INSTRUCTIONS FOR THE TASK – In the material below, list every line carrying the string "that".

RECORDS FOR THIS EXERCISE –
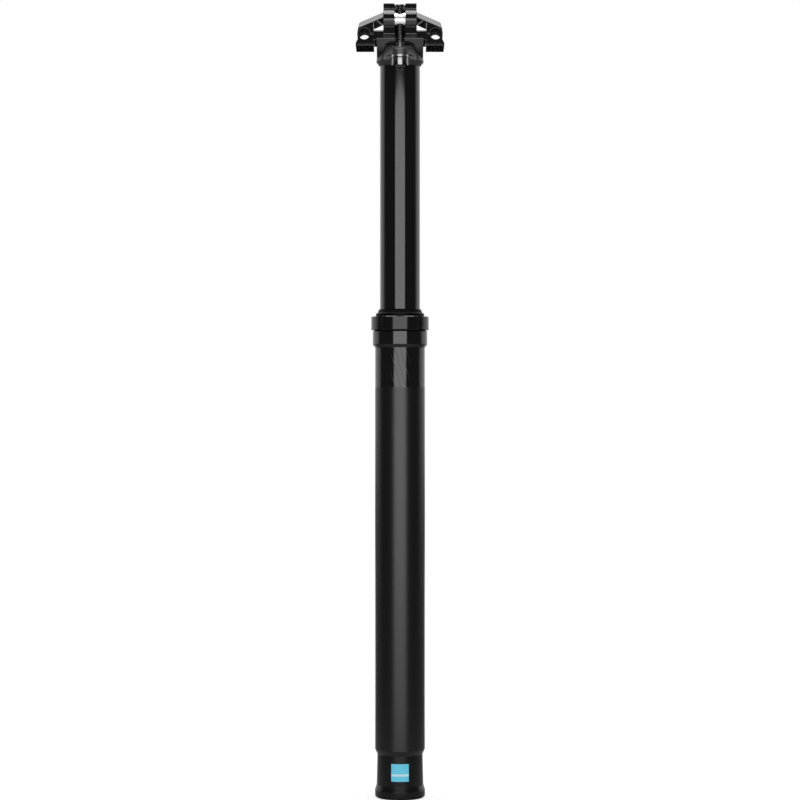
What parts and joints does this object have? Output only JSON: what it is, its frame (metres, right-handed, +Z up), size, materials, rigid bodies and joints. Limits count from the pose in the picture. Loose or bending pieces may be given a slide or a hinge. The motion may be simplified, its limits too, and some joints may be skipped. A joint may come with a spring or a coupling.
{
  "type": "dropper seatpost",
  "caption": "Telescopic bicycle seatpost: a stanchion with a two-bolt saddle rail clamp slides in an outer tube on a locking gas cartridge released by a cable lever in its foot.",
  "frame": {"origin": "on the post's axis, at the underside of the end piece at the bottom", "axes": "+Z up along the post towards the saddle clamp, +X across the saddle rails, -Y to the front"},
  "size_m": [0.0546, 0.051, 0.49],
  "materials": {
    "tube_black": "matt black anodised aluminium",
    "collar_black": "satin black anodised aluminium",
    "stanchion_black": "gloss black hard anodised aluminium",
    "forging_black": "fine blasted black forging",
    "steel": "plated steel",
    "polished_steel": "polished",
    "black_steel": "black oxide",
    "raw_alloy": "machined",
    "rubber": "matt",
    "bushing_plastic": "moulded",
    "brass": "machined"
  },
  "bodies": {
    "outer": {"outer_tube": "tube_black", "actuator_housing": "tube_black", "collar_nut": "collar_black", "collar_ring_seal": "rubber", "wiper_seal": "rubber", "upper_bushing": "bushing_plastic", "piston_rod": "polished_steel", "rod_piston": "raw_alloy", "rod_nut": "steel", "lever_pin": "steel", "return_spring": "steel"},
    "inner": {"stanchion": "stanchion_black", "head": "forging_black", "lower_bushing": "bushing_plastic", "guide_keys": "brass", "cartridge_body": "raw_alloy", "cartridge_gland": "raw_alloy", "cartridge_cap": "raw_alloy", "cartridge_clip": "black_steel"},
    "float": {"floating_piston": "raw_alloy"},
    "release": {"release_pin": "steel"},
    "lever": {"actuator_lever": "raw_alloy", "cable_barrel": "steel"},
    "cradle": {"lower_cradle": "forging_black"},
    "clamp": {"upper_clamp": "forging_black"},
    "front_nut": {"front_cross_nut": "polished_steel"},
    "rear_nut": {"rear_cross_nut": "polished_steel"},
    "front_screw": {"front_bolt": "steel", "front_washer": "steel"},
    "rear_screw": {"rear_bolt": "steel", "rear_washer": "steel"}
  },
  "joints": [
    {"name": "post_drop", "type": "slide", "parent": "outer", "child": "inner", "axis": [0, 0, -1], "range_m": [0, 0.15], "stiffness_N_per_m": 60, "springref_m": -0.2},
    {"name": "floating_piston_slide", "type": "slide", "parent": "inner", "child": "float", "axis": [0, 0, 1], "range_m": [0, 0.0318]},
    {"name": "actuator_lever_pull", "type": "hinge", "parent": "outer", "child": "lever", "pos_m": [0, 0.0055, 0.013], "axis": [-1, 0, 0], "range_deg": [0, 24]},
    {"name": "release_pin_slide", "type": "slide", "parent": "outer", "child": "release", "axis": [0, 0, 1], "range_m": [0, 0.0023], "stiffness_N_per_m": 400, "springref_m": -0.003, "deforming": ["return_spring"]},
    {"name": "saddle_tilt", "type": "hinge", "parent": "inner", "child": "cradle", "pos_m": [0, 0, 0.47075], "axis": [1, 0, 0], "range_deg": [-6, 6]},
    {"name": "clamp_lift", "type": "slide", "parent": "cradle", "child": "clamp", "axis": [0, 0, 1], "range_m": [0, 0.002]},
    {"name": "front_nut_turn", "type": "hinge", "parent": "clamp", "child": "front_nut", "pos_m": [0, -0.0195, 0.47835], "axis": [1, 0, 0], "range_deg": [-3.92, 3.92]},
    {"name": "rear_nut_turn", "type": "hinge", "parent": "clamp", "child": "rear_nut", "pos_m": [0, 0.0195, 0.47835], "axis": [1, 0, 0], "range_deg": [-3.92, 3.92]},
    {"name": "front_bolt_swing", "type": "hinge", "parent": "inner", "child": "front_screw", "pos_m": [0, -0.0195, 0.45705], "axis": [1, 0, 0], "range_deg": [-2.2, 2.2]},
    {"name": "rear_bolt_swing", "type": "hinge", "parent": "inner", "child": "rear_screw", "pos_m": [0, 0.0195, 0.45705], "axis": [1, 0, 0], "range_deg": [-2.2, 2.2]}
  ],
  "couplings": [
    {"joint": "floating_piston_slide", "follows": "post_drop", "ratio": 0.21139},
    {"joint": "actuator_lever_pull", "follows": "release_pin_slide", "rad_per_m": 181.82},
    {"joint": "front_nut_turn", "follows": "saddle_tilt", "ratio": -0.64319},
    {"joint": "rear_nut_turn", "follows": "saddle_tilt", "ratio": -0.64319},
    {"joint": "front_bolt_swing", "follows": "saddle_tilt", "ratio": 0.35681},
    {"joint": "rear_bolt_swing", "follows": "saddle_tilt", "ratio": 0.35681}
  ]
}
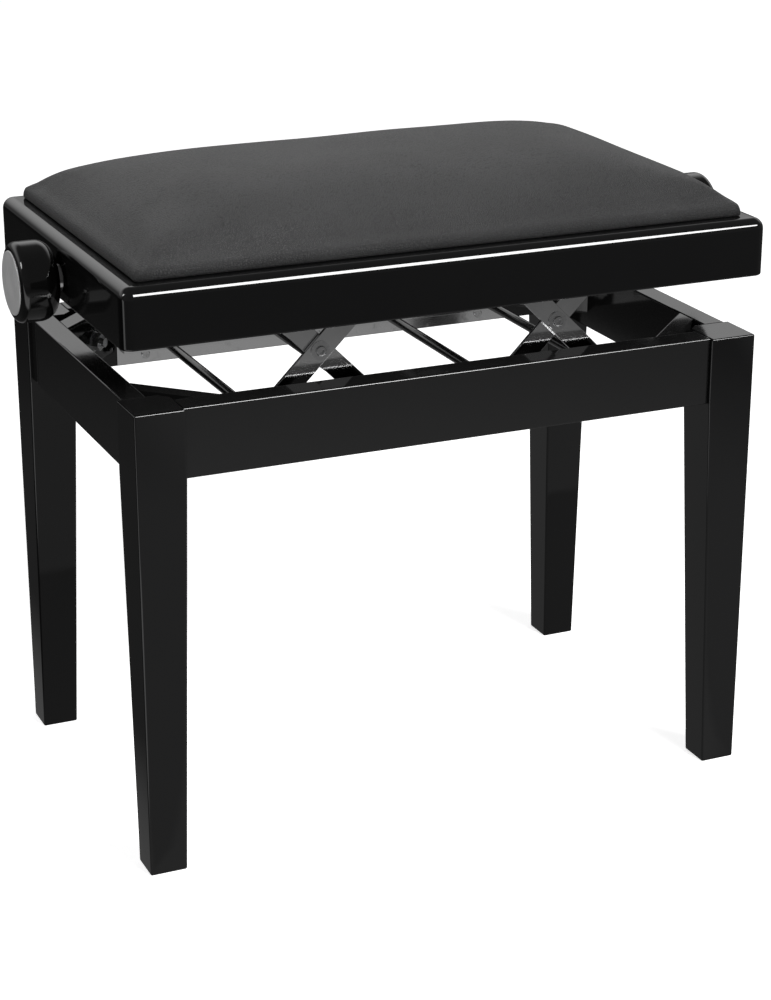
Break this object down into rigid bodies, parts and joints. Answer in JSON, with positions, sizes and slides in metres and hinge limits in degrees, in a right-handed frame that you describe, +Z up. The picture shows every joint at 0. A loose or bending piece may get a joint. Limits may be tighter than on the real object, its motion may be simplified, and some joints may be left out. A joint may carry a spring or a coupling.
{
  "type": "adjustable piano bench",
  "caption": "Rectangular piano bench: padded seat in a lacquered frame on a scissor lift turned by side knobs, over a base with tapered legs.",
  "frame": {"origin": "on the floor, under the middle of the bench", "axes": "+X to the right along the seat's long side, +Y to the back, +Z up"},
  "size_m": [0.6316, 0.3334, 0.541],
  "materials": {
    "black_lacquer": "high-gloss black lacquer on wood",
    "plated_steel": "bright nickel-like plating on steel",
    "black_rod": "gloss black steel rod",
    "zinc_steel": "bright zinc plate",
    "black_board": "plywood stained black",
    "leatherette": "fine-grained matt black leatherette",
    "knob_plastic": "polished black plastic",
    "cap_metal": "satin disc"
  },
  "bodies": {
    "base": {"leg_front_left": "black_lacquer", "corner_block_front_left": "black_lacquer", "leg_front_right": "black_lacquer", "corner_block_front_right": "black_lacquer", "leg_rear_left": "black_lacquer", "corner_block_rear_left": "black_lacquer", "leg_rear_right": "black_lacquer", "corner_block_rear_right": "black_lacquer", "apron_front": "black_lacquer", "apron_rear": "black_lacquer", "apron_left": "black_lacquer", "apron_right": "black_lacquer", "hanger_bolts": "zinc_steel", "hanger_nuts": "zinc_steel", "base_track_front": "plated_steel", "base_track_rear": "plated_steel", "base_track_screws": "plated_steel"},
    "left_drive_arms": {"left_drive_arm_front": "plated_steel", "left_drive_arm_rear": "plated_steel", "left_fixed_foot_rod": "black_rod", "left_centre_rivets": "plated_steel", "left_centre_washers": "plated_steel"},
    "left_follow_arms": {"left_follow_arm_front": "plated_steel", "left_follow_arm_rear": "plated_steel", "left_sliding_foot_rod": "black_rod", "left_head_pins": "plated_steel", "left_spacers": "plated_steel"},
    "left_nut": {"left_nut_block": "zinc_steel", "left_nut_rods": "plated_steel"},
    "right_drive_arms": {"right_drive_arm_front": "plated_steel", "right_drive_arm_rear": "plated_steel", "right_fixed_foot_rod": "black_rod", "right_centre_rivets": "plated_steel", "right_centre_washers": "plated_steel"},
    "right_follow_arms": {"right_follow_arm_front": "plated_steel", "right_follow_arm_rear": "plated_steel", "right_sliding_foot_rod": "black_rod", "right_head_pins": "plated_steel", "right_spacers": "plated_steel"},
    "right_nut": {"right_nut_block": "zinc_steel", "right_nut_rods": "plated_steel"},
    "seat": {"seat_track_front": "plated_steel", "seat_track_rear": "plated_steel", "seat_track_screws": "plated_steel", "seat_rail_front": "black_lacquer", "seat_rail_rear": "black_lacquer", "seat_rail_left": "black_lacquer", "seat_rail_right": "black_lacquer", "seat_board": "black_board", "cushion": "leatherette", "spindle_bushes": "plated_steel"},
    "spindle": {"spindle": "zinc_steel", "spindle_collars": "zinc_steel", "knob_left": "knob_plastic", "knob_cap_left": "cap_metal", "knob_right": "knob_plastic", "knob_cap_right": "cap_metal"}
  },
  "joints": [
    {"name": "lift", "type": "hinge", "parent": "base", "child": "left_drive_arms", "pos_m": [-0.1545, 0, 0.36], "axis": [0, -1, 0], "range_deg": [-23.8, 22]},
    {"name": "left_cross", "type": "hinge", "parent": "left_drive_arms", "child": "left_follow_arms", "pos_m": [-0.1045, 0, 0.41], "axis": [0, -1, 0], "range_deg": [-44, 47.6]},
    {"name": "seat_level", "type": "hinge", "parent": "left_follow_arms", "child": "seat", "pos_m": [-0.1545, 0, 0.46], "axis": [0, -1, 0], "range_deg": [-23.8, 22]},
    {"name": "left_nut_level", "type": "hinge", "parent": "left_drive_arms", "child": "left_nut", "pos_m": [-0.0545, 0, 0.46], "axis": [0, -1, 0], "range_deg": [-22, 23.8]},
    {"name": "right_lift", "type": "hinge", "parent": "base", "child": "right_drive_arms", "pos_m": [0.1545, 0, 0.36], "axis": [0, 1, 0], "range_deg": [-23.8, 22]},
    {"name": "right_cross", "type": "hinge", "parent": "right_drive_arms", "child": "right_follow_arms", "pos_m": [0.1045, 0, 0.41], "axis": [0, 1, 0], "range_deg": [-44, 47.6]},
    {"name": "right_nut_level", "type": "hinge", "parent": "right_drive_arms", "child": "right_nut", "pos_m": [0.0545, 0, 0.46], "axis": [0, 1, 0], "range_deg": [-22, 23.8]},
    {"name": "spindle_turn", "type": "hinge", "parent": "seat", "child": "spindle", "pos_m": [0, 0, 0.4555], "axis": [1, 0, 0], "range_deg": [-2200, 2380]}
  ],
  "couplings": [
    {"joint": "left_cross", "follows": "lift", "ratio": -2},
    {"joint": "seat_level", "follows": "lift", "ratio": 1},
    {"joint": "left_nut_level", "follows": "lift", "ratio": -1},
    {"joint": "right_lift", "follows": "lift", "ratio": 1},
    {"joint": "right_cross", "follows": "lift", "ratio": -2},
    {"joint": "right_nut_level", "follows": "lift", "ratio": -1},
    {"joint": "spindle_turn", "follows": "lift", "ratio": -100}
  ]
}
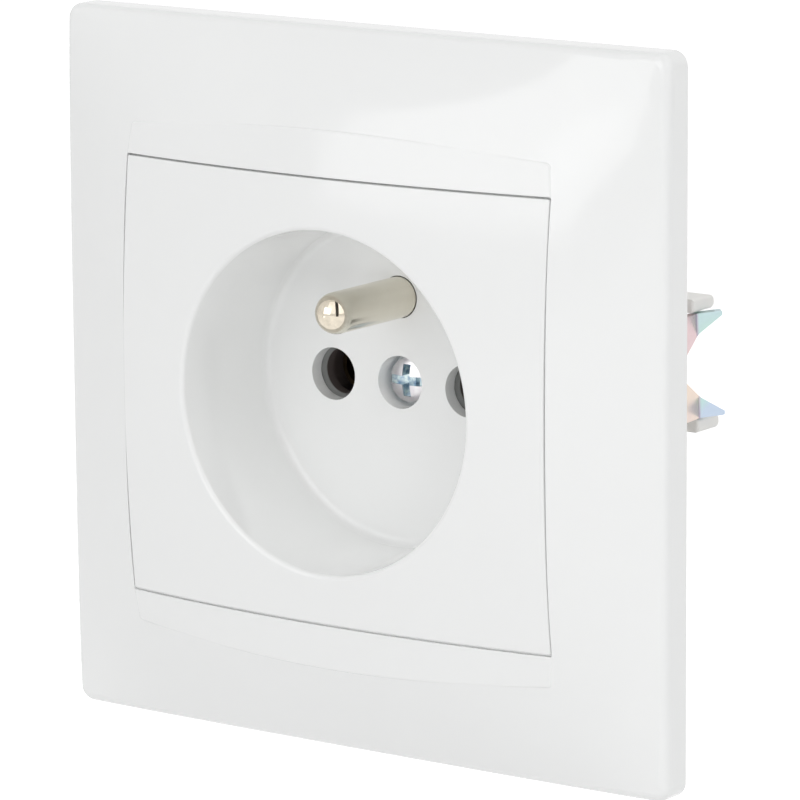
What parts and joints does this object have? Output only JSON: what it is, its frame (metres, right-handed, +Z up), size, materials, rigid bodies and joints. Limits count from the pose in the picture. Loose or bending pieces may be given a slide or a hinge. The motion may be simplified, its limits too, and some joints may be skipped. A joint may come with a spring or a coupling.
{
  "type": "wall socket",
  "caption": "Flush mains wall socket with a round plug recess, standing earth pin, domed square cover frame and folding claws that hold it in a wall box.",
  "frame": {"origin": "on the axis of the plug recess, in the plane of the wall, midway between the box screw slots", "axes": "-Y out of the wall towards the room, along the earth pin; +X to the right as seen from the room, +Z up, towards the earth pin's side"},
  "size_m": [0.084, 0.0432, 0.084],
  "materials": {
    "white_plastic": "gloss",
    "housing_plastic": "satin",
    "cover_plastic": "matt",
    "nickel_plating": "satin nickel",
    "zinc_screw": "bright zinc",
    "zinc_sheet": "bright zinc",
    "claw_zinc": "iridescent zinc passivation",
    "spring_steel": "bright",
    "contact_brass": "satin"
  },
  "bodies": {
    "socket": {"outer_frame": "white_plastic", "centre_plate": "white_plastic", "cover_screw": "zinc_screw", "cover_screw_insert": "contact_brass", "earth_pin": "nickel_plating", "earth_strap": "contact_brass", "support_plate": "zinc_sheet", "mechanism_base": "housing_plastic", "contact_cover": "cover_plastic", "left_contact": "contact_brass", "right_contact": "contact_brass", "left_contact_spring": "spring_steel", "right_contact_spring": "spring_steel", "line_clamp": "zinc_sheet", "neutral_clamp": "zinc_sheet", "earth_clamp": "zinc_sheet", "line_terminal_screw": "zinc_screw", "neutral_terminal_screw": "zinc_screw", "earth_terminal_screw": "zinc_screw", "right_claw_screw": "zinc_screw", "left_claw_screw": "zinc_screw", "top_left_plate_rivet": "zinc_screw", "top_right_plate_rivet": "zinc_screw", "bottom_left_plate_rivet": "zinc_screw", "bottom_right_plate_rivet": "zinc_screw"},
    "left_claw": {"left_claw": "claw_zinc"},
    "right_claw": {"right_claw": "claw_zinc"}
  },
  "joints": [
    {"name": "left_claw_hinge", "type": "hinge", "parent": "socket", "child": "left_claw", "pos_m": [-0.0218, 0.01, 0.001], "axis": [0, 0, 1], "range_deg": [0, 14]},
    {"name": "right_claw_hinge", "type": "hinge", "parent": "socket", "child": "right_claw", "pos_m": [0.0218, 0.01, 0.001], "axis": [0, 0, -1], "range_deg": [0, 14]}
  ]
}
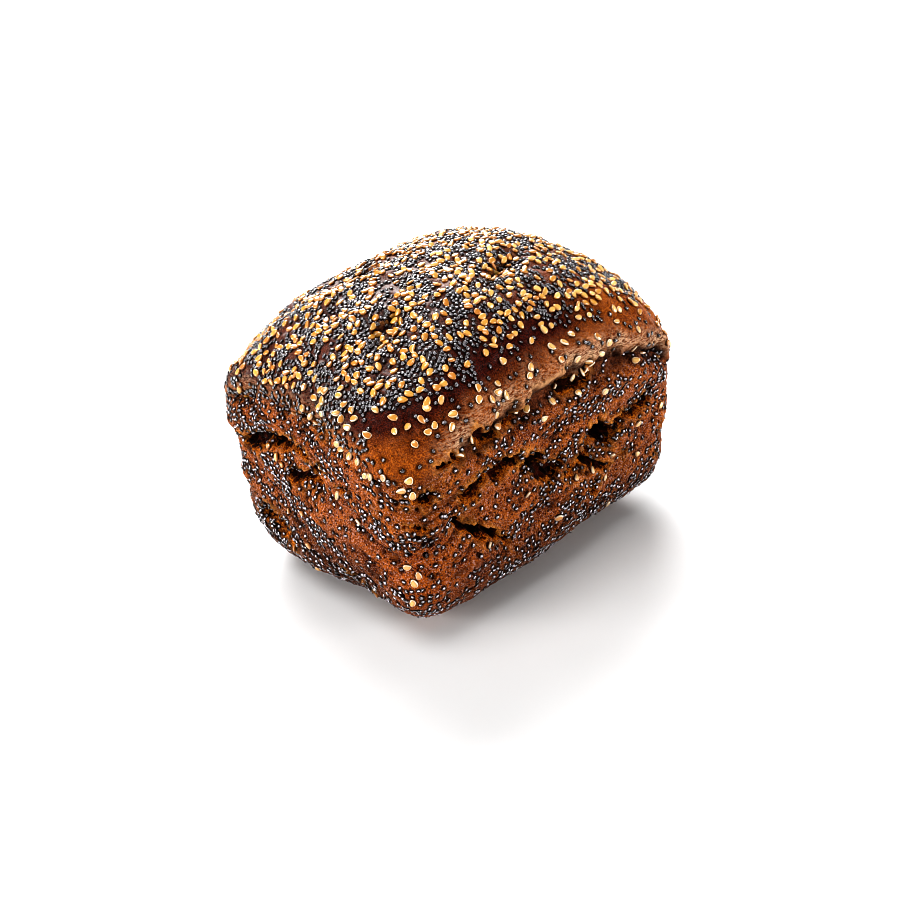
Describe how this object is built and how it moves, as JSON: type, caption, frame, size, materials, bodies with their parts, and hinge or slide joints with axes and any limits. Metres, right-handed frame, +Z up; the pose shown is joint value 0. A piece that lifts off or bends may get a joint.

RESPONSE TO THE TASK –
Break this object down into rigid bodies, parts and joints. Answer in JSON, with positions, sizes and slides in metres and hinge limits in degrees, in a right-handed frame that you describe, +Z up. The picture shows every joint at 0. A loose or bending piece may get a joint. Limits may be tighter than on the real object, its motion may be simplified, and some joints may be left out. A joint may carry a spring or a coupling.
  "caption": "Flush mains wall socket with a round plug recess, standing earth pin, domed square cover frame and folding claws that hold it in a wall box.",
Describe how this object is built and how it moves, as JSON: type, caption, frame, size, materials, bodies with their parts, and hinge or slide joints with axes and any limits. Metres, right-handed frame, +Z up; the pose shown is joint value 0. A piece that lifts off or bends may get a joint.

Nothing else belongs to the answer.